● DATA RECORDS
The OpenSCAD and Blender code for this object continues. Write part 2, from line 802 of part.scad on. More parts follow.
---
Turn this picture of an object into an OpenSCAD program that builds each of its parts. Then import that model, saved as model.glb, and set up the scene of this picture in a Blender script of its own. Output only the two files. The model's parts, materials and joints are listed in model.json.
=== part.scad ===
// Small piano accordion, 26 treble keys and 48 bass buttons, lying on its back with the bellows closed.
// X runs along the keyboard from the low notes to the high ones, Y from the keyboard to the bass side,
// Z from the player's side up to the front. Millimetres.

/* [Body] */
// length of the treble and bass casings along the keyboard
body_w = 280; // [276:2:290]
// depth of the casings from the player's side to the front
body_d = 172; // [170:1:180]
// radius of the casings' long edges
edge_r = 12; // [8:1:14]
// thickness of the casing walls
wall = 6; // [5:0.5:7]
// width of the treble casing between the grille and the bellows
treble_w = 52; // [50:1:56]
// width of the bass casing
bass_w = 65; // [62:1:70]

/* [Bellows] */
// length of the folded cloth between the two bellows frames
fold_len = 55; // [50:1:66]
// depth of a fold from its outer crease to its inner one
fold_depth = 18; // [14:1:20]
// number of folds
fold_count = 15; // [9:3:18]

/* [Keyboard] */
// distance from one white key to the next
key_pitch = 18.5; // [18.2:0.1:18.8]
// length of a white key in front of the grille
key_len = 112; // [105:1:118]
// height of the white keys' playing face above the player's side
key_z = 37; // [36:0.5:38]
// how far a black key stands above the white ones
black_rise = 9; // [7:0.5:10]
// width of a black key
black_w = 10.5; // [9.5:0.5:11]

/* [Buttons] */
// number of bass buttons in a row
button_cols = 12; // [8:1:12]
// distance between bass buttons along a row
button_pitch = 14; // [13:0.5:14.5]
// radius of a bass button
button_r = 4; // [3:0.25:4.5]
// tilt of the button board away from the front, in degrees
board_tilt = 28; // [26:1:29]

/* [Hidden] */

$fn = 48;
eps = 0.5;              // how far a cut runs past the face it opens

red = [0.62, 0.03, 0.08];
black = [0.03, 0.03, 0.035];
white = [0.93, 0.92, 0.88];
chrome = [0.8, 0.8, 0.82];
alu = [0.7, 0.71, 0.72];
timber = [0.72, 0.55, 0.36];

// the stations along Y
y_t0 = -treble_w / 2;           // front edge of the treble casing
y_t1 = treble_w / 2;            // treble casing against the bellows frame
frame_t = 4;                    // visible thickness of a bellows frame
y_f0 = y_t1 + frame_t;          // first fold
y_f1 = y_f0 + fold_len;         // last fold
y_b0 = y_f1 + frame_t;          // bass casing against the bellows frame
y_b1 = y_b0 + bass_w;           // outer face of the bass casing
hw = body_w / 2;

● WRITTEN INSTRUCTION
In the listing above, locate the line containing "Turn this picture" and the line containing "black_w = 10.5; // [9.5:0.5:11]". Transcribe those two lines and everything between them, exactly as written.

● FULL OUTPUT
Turn this picture of an object into an OpenSCAD program that builds each of its parts. Then import that model, saved as model.glb, and set up the scene of this picture in a Blender script of its own. Output only the two files. The model's parts, materials and joints are listed in model.json.
=== part.scad ===
// Small piano accordion, 26 treble keys and 48 bass buttons, lying on its back with the bellows closed.
// X runs along the keyboard from the low notes to the high ones, Y from the keyboard to the bass side,
// Z from the player's side up to the front. Millimetres.

/* [Body] */
// length of the treble and bass casings along the keyboard
body_w = 280; // [276:2:290]
// depth of the casings from the player's side to the front
body_d = 172; // [170:1:180]
// radius of the casings' long edges
edge_r = 12; // [8:1:14]
// thickness of the casing walls
wall = 6; // [5:0.5:7]
// width of the treble casing between the grille and the bellows
treble_w = 52; // [50:1:56]
// width of the bass casing
bass_w = 65; // [62:1:70]

/* [Bellows] */
// length of the folded cloth between the two bellows frames
fold_len = 55; // [50:1:66]
// depth of a fold from its outer crease to its inner one
fold_depth = 18; // [14:1:20]
// number of folds
fold_count = 15; // [9:3:18]

/* [Keyboard] */
// distance from one white key to the next
key_pitch = 18.5; // [18.2:0.1:18.8]
// length of a white key in front of the grille
key_len = 112; // [105:1:118]
// height of the white keys' playing face above the player's side
key_z = 37; // [36:0.5:38]
// how far a black key stands above the white ones
black_rise = 9; // [7:0.5:10]
// width of a black key
black_w = 10.5; // [9.5:0.5:11]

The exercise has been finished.